§ WHAT YOU ARE ASKED TO DO
Please restate, exactly as written, the lines running from the beginning of the material through the line that has "round nursery pot." in it.

§ Records excerpted from a collection
^^^^^^^^
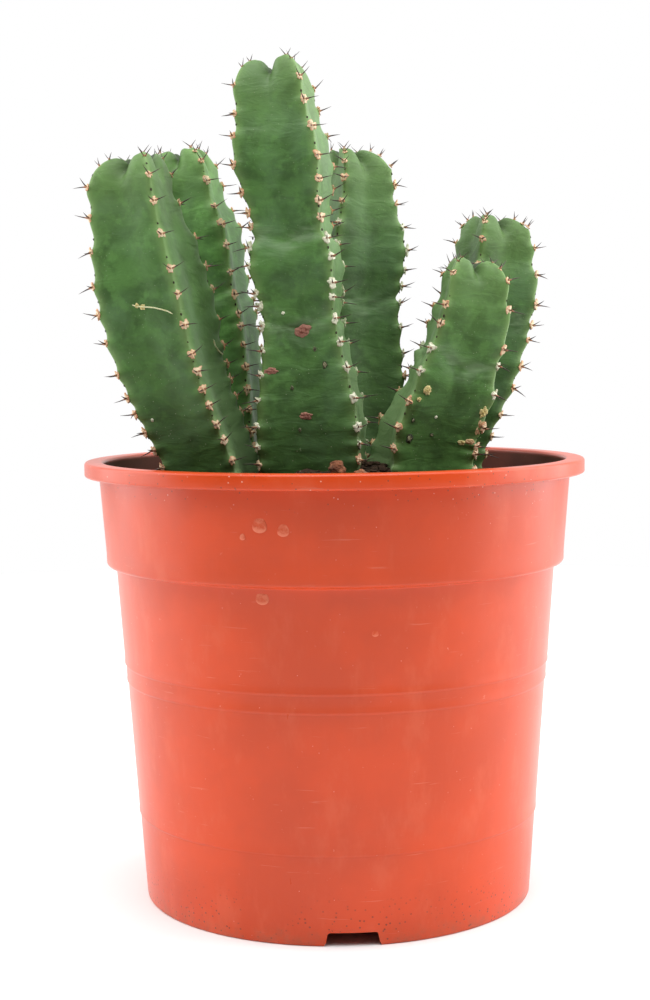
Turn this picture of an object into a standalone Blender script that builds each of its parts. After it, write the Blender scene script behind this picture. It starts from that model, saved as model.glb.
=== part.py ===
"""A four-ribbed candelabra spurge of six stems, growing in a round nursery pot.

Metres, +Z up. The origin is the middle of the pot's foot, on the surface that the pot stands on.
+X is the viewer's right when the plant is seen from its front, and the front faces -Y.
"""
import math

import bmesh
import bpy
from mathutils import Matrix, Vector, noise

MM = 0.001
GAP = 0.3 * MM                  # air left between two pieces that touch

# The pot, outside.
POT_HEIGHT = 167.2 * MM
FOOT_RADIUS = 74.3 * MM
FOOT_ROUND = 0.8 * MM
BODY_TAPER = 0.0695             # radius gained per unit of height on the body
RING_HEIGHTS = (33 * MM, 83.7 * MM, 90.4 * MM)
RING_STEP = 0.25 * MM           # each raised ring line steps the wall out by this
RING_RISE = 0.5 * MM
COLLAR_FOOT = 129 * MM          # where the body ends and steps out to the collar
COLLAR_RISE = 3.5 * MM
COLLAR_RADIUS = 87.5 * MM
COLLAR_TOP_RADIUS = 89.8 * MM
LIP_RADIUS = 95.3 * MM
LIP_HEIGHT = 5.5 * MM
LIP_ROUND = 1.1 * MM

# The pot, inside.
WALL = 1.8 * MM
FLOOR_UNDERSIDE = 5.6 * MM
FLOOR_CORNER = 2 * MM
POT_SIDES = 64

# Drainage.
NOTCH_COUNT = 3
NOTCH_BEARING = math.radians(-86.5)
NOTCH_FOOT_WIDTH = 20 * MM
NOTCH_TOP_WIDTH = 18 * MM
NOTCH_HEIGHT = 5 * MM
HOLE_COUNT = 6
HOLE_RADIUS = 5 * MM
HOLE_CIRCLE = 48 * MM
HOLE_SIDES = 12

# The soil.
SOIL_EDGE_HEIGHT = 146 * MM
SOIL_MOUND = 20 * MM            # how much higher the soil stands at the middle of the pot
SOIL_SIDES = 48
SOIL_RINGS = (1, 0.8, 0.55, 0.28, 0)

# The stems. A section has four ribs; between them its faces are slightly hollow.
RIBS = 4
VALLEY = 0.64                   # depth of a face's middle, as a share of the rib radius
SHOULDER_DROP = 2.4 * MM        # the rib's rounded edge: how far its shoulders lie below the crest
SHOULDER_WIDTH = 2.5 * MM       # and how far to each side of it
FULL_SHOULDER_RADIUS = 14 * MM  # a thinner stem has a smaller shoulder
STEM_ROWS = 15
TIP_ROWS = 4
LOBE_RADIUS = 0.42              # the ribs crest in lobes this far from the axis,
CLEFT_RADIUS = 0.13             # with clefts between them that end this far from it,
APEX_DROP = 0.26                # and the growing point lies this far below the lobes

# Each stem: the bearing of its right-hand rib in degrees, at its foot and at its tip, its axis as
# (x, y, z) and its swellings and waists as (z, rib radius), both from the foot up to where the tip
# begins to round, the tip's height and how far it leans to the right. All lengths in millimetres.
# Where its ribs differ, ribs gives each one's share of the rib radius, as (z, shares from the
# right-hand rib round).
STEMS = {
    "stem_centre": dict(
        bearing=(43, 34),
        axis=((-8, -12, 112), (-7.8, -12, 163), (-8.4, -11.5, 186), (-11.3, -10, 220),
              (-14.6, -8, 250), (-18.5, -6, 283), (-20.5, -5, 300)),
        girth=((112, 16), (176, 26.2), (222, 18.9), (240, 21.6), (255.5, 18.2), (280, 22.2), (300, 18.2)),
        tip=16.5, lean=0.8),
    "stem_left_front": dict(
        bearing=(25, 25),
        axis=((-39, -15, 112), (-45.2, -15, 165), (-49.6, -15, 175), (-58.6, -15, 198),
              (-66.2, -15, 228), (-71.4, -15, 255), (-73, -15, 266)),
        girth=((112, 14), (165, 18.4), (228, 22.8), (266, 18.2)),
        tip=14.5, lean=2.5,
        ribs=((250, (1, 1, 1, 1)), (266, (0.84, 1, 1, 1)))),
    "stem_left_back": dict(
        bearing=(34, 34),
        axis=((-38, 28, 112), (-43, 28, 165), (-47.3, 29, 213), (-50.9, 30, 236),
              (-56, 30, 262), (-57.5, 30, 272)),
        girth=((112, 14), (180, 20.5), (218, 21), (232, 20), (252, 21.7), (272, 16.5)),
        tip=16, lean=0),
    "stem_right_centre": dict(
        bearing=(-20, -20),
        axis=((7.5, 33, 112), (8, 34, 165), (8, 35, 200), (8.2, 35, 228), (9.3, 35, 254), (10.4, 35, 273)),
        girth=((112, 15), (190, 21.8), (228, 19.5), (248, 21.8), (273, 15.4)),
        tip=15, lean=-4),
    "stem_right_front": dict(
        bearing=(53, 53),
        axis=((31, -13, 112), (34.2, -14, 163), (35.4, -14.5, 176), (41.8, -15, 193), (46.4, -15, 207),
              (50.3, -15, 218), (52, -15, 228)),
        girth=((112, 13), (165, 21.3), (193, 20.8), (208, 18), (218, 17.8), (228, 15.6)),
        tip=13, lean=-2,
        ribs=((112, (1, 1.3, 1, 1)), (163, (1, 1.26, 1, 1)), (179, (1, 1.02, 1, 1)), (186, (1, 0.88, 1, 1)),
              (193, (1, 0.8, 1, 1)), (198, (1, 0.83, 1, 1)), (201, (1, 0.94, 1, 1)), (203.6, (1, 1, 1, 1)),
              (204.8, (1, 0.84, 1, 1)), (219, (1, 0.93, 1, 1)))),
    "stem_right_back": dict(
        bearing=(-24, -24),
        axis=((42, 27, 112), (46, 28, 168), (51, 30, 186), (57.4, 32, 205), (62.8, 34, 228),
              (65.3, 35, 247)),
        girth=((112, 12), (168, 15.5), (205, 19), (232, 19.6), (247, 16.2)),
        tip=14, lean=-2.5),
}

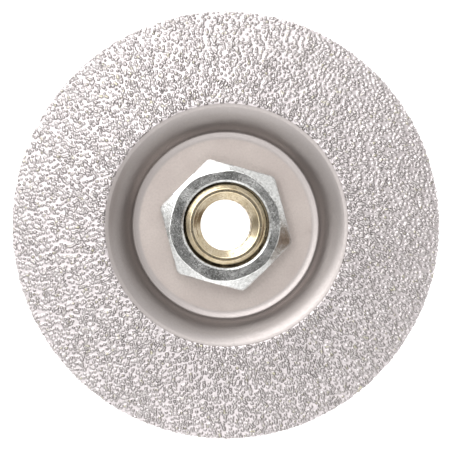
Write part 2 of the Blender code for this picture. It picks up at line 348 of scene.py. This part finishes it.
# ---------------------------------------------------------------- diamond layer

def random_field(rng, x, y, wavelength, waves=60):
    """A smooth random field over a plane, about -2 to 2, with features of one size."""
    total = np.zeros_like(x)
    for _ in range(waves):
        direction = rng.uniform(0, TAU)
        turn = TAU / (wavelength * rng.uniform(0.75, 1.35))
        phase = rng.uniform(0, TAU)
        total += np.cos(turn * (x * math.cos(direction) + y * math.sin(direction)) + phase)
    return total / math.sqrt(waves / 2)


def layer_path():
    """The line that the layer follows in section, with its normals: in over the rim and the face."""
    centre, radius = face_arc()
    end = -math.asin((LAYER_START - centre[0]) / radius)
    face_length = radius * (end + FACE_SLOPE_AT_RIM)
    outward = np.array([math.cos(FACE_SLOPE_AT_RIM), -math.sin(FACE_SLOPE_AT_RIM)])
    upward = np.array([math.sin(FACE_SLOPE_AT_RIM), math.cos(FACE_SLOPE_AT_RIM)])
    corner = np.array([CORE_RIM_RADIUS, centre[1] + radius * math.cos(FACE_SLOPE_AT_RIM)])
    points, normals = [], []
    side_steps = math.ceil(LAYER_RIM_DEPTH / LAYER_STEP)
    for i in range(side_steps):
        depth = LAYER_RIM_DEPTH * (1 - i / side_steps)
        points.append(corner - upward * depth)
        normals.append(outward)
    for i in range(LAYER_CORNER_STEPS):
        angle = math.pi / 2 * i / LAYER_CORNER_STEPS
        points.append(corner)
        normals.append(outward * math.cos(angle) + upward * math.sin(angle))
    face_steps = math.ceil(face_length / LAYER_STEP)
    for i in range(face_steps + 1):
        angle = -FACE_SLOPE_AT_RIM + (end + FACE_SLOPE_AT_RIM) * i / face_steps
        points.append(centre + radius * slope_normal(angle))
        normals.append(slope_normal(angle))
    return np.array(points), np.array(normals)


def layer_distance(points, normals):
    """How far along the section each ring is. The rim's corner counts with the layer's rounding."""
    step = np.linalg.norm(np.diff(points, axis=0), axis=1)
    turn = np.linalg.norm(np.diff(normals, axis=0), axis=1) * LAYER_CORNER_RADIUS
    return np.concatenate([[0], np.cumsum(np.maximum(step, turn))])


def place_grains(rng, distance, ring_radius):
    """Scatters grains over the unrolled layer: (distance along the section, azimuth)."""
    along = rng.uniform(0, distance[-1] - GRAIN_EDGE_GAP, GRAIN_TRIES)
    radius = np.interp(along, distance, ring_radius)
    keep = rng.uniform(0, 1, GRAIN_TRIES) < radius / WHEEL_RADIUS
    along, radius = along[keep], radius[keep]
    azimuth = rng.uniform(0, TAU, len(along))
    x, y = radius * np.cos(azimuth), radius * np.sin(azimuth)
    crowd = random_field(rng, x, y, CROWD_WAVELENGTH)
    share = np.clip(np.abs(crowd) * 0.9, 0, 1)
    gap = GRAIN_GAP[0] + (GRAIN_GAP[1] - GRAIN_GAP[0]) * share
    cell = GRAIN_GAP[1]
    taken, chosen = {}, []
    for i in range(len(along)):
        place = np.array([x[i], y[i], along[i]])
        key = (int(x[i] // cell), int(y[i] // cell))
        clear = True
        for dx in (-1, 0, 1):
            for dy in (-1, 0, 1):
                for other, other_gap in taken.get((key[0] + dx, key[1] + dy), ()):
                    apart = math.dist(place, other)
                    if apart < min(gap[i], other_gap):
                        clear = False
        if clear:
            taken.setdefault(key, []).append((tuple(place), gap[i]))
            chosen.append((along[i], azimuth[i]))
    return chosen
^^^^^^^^
§ FINISHED EXERCISE
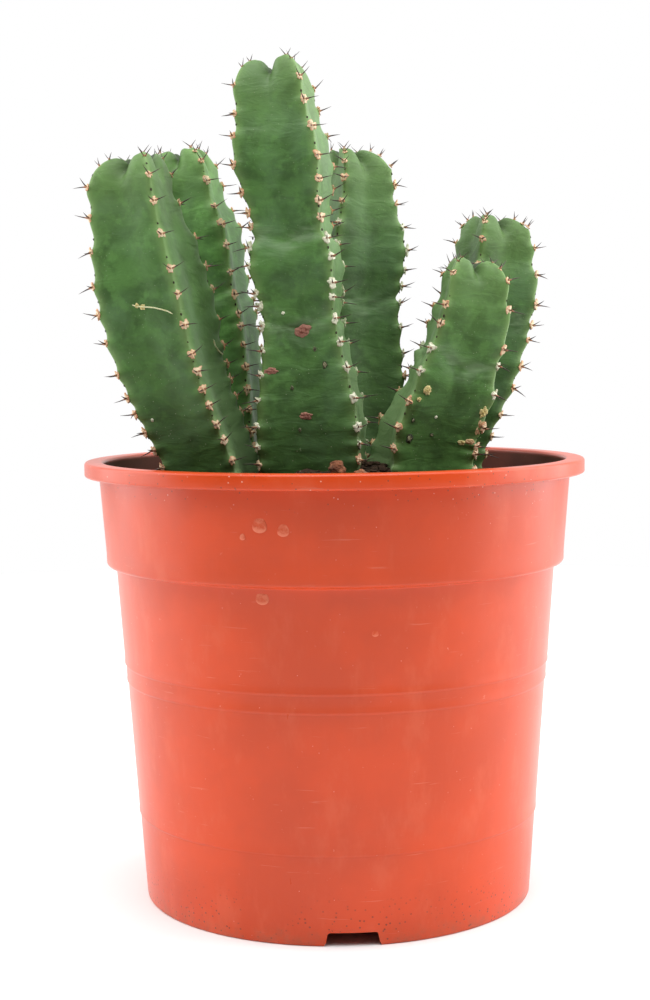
Turn this picture of an object into a standalone Blender script that builds each of its parts. After it, write the Blender scene script behind this picture. It starts from that model, saved as model.glb.
=== part.py ===
"""A four-ribbed candelabra spurge of six stems, growing in a round nursery pot.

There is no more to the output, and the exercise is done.